# Real analysis

1. Nov 15, 2013

### Lee33

1. The problem statement, all variables and given/known data

Show that the closed ball in $C([0,1])$ of center $0$ and radius $1$ is not compact.

2. The attempt at a solution

I was given a hint, to look at the sequence of continuous functions $f_n(x) = x^n$ on the closed ball in $C([0,1])$. Why is that sequence continuous? Isn't it discontinuous in the closed ball $[0,1]$?

Last edited: Nov 15, 2013
2. Nov 15, 2013

### pasmith

Continuity is not a notion that applies to sequences. Convergence is.

I assume you are using the sup metric, $d(f,g) = \sup \{|f(x) - g(x)| : x \in [0,1]\}$.

The function $f_n : x \mapsto x^n$ is continuous (indeed, differentiable) on $[0,1]$ for any $n \in \mathbb{N}$. Hence $f_n \in C([0,1])$. It is straightforward to show that $d(f_n,0) = 1$, so $f_n$ is in the closed unit ball for all $n$.
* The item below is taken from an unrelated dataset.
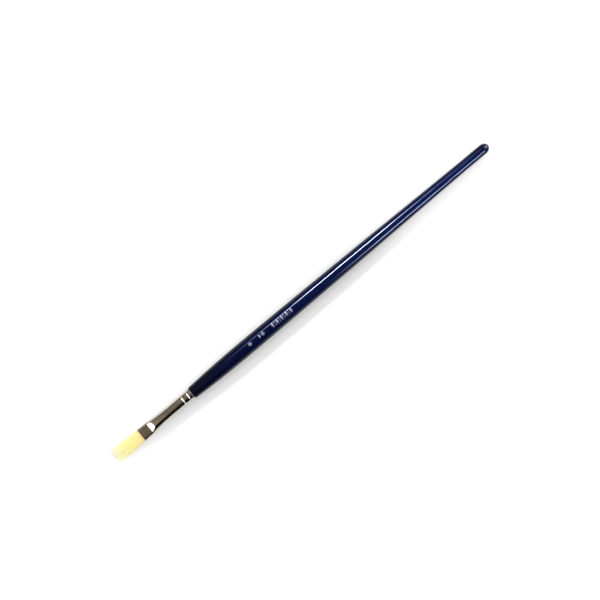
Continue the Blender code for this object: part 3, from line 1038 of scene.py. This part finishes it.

The question is: Does this sequence converge to a limit in $C([0,1])$ or not? Does it have any subsequences which do? And what does this tell you about the compactness of the closed unit ball in $C([0,1])$?

3. Nov 15, 2013

### Lee33

But I thought $f_n : x \mapsto x^n$ is not continuous on $[0,1]$ since $f(x) = \begin{cases} 1 & \quad \text{if }x= 1 \\ 0 & \quad \text{if }x\in [0,1) \\ \end{cases}$

4. Nov 15, 2013

### LCKurtz

$f_n$ is a polynomial and is continuous for all $x$. Surely you know that. All polynomials are.

5. Nov 15, 2013

### Lee33

LCKurtz - Wow, you're right! I should go run outside and clear my mind. Very dumb mistake by me. Thank you both!

6. Nov 15, 2013

### WannabeNewton

What you wrote down is the pointwise limit of $(f_n)$ and indeed the pointwise limit is discontinuous. However $f_n$ is continuous for all $n$.

Regardless, does the uniform limit of $(f_n)$ exist? Furthermore, does any subsequence $(f_{n_k})$ of $(f_n)$ have a uniform limit? Recall that convergence in $C([0,1])$ is uniform convergence in $[0,1]$. And if no $(f_{n_k})$ has a uniform limit then what does that tell you about sequential compactness of the closed unit ball in $C([0,1])$?

7. Nov 15, 2013

### Lee33

Thank you, WannabeNewton! I know what to do now. Since it is not sequentially compact, therefore it is not compact.